One article posted on the group’s website states: 'When the Federal Government sets out to ruin the lives of law abiding citizens by making laws that are against God’s law, then it is fit and proper to make a concerted attempt by any state to secede from the union to become a new government should the majority of the citizens agree.'”
There were similar rumblings when W was reelected in 2004. However:
The difference between 2004 and 2012, however, is the people grumbling about secession eight years ago weren’t taken seriously by their political party and didn’t wield much influence over its party’s leaders.

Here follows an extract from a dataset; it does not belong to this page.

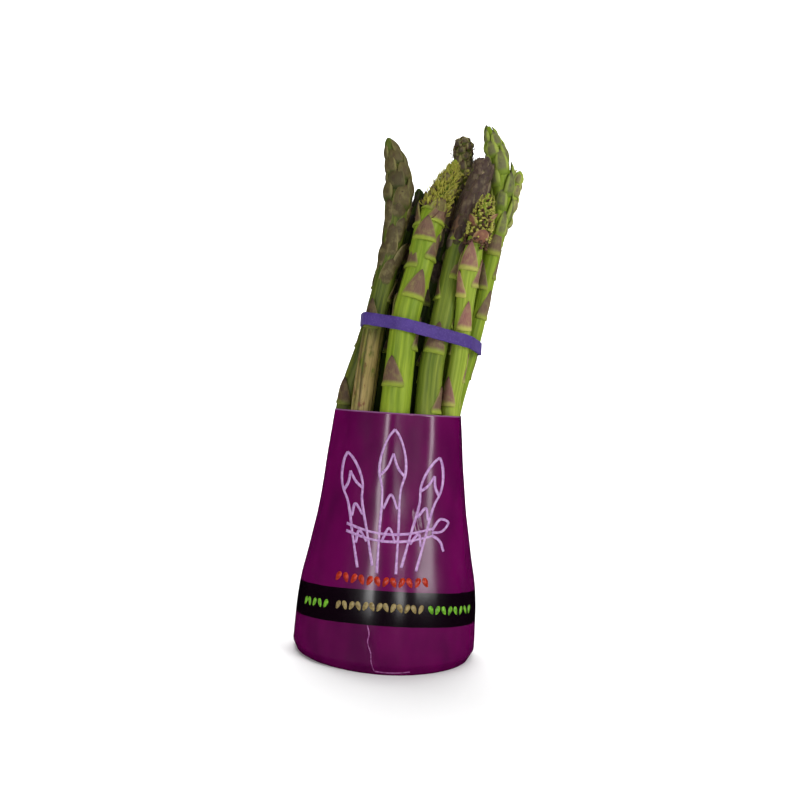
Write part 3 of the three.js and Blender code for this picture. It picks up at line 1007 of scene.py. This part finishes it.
def grow_spear(number, node, plan):
    """One whole spear: its ribbed stem, its scale leaves and its head, as one piece."""
    spine = Spine(node)
    blunt = plan.get("blunt", 0.0) * MM
    fit = plan.get("fit", STEM_FIT)
    curve = spine.curve(node + " line", plan["head"] * MM, plan["core"], blunt, fit)
    parts = [grown(STEM_TREE, curve, node + " stem", {
        "Sides": STEM_SIDES,
        "Ribs": STEM_RIBS,
        "Rib Depth": RIB_DEPTH,
        "Shrivel": plan["shrivel"] * MM,
        "Seed": float(number),
        "Skin": SKINS[plan["skin"]],
        "Cut Face": CUT_FACE,
    })]
    for index, growth in enumerate(plan["growths"]):
        values = growth_values(growth, spine, 10 * number + index)
        parts.append(grown(GROWTH_TREE, curve, f"{node} growth {index}", values))
    bpy.data.objects.remove(curve)
    piece = joined(parts, "asparagus_" + node[-2:])
    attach(piece, "root")
    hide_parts(node)
    return piece


for number, (node, plan) in enumerate(SPEARS.items(), 1):
    grow_spear(number, node, plan)

for template in TEMPLATES.values():
    bpy.data.objects.remove(template)

# ---- The sleeve ----


class FilmSurface:
    """The sleeve's outer face, read from its solid: a reach from the middle at each bearing.

    A bearing is 0 at the front (-Y) and grows towards +X.
    """

    def __init__(self, node):
        rings = loose_rings(node)
        self.heights = np.array(list(rings))
        self.bearings = np.linspace(0, TAU, 361)
        self.reach = []
        for ring in rings.values():
            reach = np.hypot(*ring.T)
            bearing = np.arctan2(ring[:, 0], -ring[:, 1]) % TAU
            outer = {}
            for b, r in zip(np.round(bearing, 4), reach):
                outer[b] = max(outer.get(b, 0), r)
            keys = np.array(sorted(outer))
            values = np.array([outer[k] for k in keys])
            self.reach.append(np.interp(self.bearings, keys, values, period=TAU))
        half = 3 * SMOOTHING
        spread = np.exp(-((np.arange(-half, half + 1) / SMOOTHING) ** 2))
        spread /= spread.sum()
        around = np.array(self.reach)[:, :-1]
        around = sum(part * np.roll(around, k - half, axis=1) for k, part in enumerate(spread))
        self.reach = np.concatenate([around, around[:, :1]], axis=1)

    def profile(self, z):
        """The reach at every whole degree of bearing, at one height."""
        bend = self.heights[1]
        if z < bend:
            return self.reach[0] + (self.reach[1] - self.reach[0]) * z / bend
        return smooth_through(np.array([z]), self.heights[1:], self.reach[1:])[0]


film_surface = FilmSurface("sleeve")

# Ridges where the film lies over the two front stems: how far right each is, by height.
RIDGES = [
    {"z": [0, 3, 12, 37, 109], "x": [-2.3, -5, -6.5, -6.7, -6.8], "rise": 0.2, "wide": 5.0},
    {"z": [0, 20, 53, 69, 92, 109], "x": [8.2, 8.3, 7.8, 11, 12.9, 11.6], "rise": 0.2, "wide": 5.0},
]
CREASES = [
    {"from": (-37.5, 42), "to": (-30.5, 30), "depth": 0.6, "wide": 2.0},
    {"from": (30, 44), "to": (36.5, 22), "depth": 0.7, "wide": 1.6},
    {"from": (9, 70), "to": (12.5, 58), "depth": 0.6, "wide": 1.0},
    {"from": (-7.6, 17), "to": (-2.0, 1.5), "depth": 0.5, "wide": 1.4},
]


def film_reach(bearing, z):
    """The sleeve's outer reach with its ridges, creases and slack, for arrays of points."""
    bearing, z = np.asarray(bearing, float) % TAU, np.asarray(z, float)
    reach = np.empty_like(bearing)
    for level in np.unique(z):
        row = z == level
        profile = film_surface.profile(level)
        reach[row] = np.interp(bearing[row], film_surface.bearings, profile)
    x = reach * np.sin(bearing)
    front = np.clip(np.cos(bearing) * 3, 0, 1)
    zmm, xmm = z / MM, x / MM
    shape = np.zeros_like(reach)
    for ridge in RIDGES:
        off = np.abs(xmm - np.interp(zmm, ridge["z"], ridge["x"])) / ridge["wide"]
        shape += ridge["rise"] * (np.exp(-(off**2)) - 0.3 * np.exp(-((off - 3.2) ** 2) / 3)) * front
    for crease in CREASES:
        start, end = np.array(crease["from"], float), np.array(crease["to"], float)
        run = end - start
        t = ((xmm - start[0]) * run[0] + (zmm - start[1]) * run[1]) / (run @ run)
        side = (xmm - start[0]) * -run[1] + (zmm - start[1]) * run[0]
        off = side / np.linalg.norm(run) / crease["wide"]
        ends = np.clip(t * 4, 0, 1) * np.clip((1 - t) * 4, 0, 1)
        shape -= crease["depth"] * ends * front * np.exp(-(off**2))
    slack = np.clip(1 - zmm / 95, 0, 1)
    waves = (
        0.28 * np.sin(5 * bearing + 0.4 + zmm / 31)
        + 0.14 * np.sin(9 * bearing + 2.1 - zmm / 23)
        + 0.03 * np.sin(17 * bearing + zmm / 14)
    )
    shape += waves * (0.25 + 0.75 * slack) * np.clip(zmm / 8, 0.15, 1)
    side_fold = np.abs(np.sin((bearing - math.radians(96)) / 2))
    other_fold = np.abs(np.sin((bearing + math.radians(98)) / 2))
    shape += 0.5 * np.exp(-side_fold * 34) + 0.5 * np.exp(-other_fold * 34)
    foot = np.clip(1 - zmm / 60, 0, 1)
    shape += 2.0 * foot * np.exp(-(((bearing - 1.5 * math.pi) / 0.5) ** 2))
    return reach + shape * MM - 0.3 * MM


def film_point(bearing, z, out=0.0):
    """Points on the sleeve's outer face, or `out` in front of it."""
    reach = film_reach(np.atleast_1d(bearing), np.atleast_1d(z)) + out
    return np.column_stack([reach * np.sin(bearing), -reach * np.cos(bearing), np.atleast_1d(z)])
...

Not so with the tea party.
Another difference that can’t be denied, said Hamilton County Democratic Party Chairman Tim Burke, is the role that race plays in the current debate.
“I continue to believe that a lot of people out there, unfortunately, have difficulty believing America could elect an African-American president,” Burke said.
Referring to comments that Romney made to donors after the election alleging Obama won, in part, because he promised “gifts” to black and Hispanic voters, Burke added, “You just can’t continue to alienate the non-white people of the United States.”
Most historians conclude the conservative wing of the Republican Party first came to prominence in the late 1960s, as part of what’s been dubbed “the Southern strategy.” (Click here for my blog posting, Republican Southern Strategy: Lee Atwater.)
That’s when the GOP began appealing to conservative, white Democrats from the Deep South who were upset by the Civil Rights Act of 1964, the Voting Rights Act of 1965 and the desegregation of public schools.

What to name the new entity? Hunter at Daily Kos suggests United Galts of America, or New Jesusland; I like Oklatexarkalamissianageorgialinatuckysee.